Idem pour Anis Sehili, directeur Commercial de la chaîne El Mouradi qui compte 15.000 lits et emploie 4000 personnes qui a évoqué l’arrêt du booking au départ d’une multitude de marchés. « Que va-t-on faire pour nous hôtels ? » s’est-il interrogé, se demandant comment faire en l’absence de remplissage des différentes unités. De son côté, Mossaab Battikh, directeur général de Magic Hotels pour l’Afrique du Nord, a indiqué que dans les 12 hôtels du groupe en Tunisie, un millier de clients avaient décidé de rentrer et 11.000 autres avaient annulé leur réservation. Battikh a appelé les autorités tunisiennes à revoir la réglementation sur les produits de sécurité tels que les détecteurs de métaux et autres scanners qui devraient être exonérés de taxes à l’achat.

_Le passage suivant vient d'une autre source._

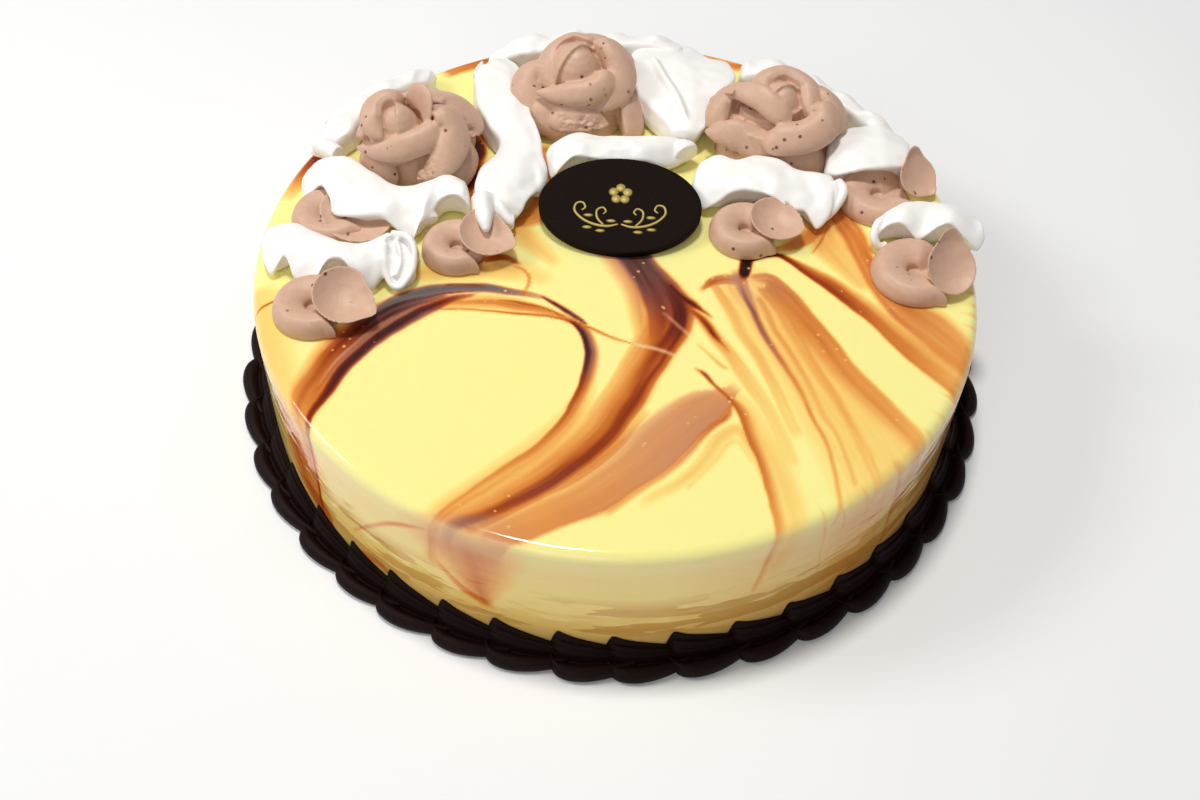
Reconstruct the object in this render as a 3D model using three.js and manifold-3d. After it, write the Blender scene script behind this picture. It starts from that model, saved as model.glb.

Dans cette longue litanie d’annulations, la commissaire régionale au Tourisme, Salwa Kadri, a rejeté une partie de la responsabilité de la sécurité sur les hôteliers eux-mêmes « qui ne respectent pas les normes », citant en exemple l’hôtel visé par l’attentat qui ne disposait même pas de caméras de surveillance a souligné la responsable. « S’il y a une baisse des arrivées touristiques, c’est aussi à cause de la qualité, pas uniquement à cause de la sécurité » a-t-elle encore accusé.
Mais dans cette opération initiée par la FTAV, ce sont les députés qui ont été certainement sensibilisés à la réalité du terrain touristique. « C’est le moment de regarder le secteur vers l’avenir et de voir comment le restructurer » a proposé le député Mongi Rahoui (Front populaire). Son collègue Khemaïs Ksila (Nidaa Tounes), a « assuré la profession du soutien des députés pour convaincre le gouvernement dans le cadre de décisions à prendre et pas seulement dans l’hôtellerie ». Quant à la sécurité, Ksila a estimé que c’était le sujet numéro 1 à traiter mais qu’il fallait que cela se fasse à huis-clos. Car effectivement, vu comment le dossier a été géré depuis l’attentat du Bardo, il y a lieu de devoir revoir les fondamentaux sécuritaires du pays. Aujourd’hui, les professionnels du tourisme se demandent si l’on peut encore parler de ramener des touristes alors que les autorités ne sont pas encore en mesure d’assurer leur protection.